**Exercise details:** Find the string "scene" in the listing and report every line that has it.

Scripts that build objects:
----------
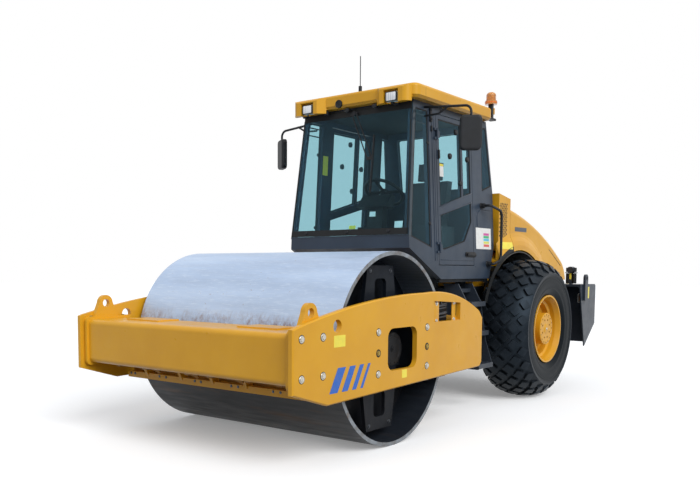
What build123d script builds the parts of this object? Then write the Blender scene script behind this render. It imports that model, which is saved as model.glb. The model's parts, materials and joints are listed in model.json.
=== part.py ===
"""Single-drum articulated road roller with a closed cab, as separate sub-parts.

Frame: +X forward (towards the drum), +Y left, +Z up, millimetres.
The origin lies on the ground under the middle of the machine's length.
"""

import os
from math import atan2, cos, degrees, hypot, pi, radians, sin, sqrt, tan

from build123d import *

# ---------------------------------------------------------------- whole machine
FRONT_X = 2940.0          # foremost face of the front frame
REAR_X = -2940.0          # rearmost face of the counterweight
DRUM_X = 1627.0           # drum axis
AXLE_X = -1366.0          # rear axle
PIVOT_X = 130.0           # articulation pivot, midway between drum and axle
JOINT_Z = 700.0           # height of the oscillation axis
RUN_FIT = 0.05            # radial clearance of a shaft in its bearing
SHAFT_GAP = 6.0           # axial play beside ears and discs

# ---------------------------------------------------------------- drum
DRUM_R = 750.0
DRUM_HALF = 1065.0
DRUM_END_GAP = 45.0       # between the drum's rim and the side plates
SHELL_T = 30.0
WEB_Y = 765.0             # outer face of the drum's end web
WEB_T = 30.0
EXCITER_R = 200.0
HUB_BOSS_R = 190.0
HUB_BOSS_L = 60.0
DRUM_SHAFT_R = 110.0

# ---------------------------------------------------------------- front frame
PLATE_T = 40.0
PLATE_IN = DRUM_HALF + DRUM_END_GAP
PLATE_OUT = PLATE_IN + PLATE_T
PLATE_EDGE = 9.0
PLATE_LOW_Z = 442.0
WINDOW_W = 410.0
WINDOW_H = 318.0
WINDOW_R = 70.0
WINDOW_Z = 763.0
TIE_X = 2471.0            # round lashing hole
TIE_Z = 975.0
TIE_R = 46.0
BEAM_BACK_X = 2483.0
BEAM_FRONT_X = 2888.0
BEAM_LOW_Z = 595.0
BEAM_TOP_Z = 946.0
BEAM_EDGE = 40.0
FLANGE_T = 45.0
FLANGE_LIP = 22.0
PAD_T = 10.0
CROSS_BACK_X = 527.0
CROSS_FRONT_X = 790.0
CROSS_LOW_Z = 505.0
CROSS_TOP_Z = 960.0
EAR_X = 2708.0            # lifting ear
EAR_Z = 1074.0
EAR_HOLE_R = 32.0
EAR_HEAD_R = 66.0
EAR_T = 38.0
CARRIER_Y = 915.0         # middle of the drum carrier plate
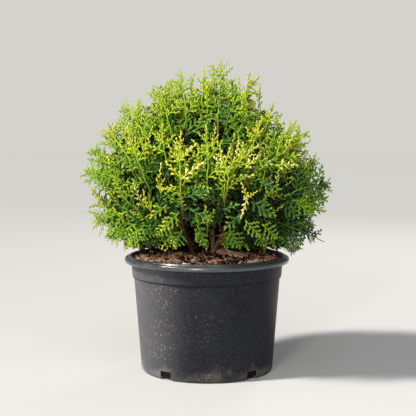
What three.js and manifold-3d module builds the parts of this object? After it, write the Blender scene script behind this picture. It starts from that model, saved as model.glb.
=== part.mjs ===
// A globe thuja in its black nursery pot, as a scene graph of closed solids.
// Units are millimetres, +Z is up. The origin is the centre of the pot's flat underside.
// The side at -Y is the front, and azimuths run from +X towards +Y.
import * as THREE from 'three';
import { mergeVertices } from 'three/addons/utils/BufferGeometryUtils.js';
import Module from 'manifold-3d';

const wasm = await Module();
wasm.setup();

// Driving dimensions
const SEAT_GAP = 0.3; // clearance where one solid rests on another
const LEAF_GAP = 1.2; // clearance of leaves from stems and boughs
const GROUND = 251; // level of the flat cut under every stem
const FINEST_DETAIL = 0.05; // slivers smaller than this are smoothed away

const POT = {
  height: 252,
  rimRadius: 180,
  rimDrop: 16, // height of the rolled rim
  collarTop: 165.5,
  collarBottom: 163,
  collarStep: 208, // level where the collar steps in to the body
  bodyTop: 159.5,
  bodyBottom: 144.5,
  heel: 8,
  footRadius: 139,
  wall: 2.2,
  floor: 7,
  segments: 40,
};
// Drainage notches in the heel, by azimuth from the front.
const NOTCH = { azimuths: [-37, 41, 143, 221], width: 27, height: 15, inner: 124 };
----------
**Result:**
What build123d script builds the parts of this object? Then write the Blender scene script behind this render. It imports that model, which is saved as model.glb. The model's parts, materials and joints are listed in model.json.
What three.js and manifold-3d module builds the parts of this object? After it, write the Blender scene script behind this picture. It starts from that model, saved as model.glb.
// A globe thuja in its black nursery pot, as a scene graph of closed solids.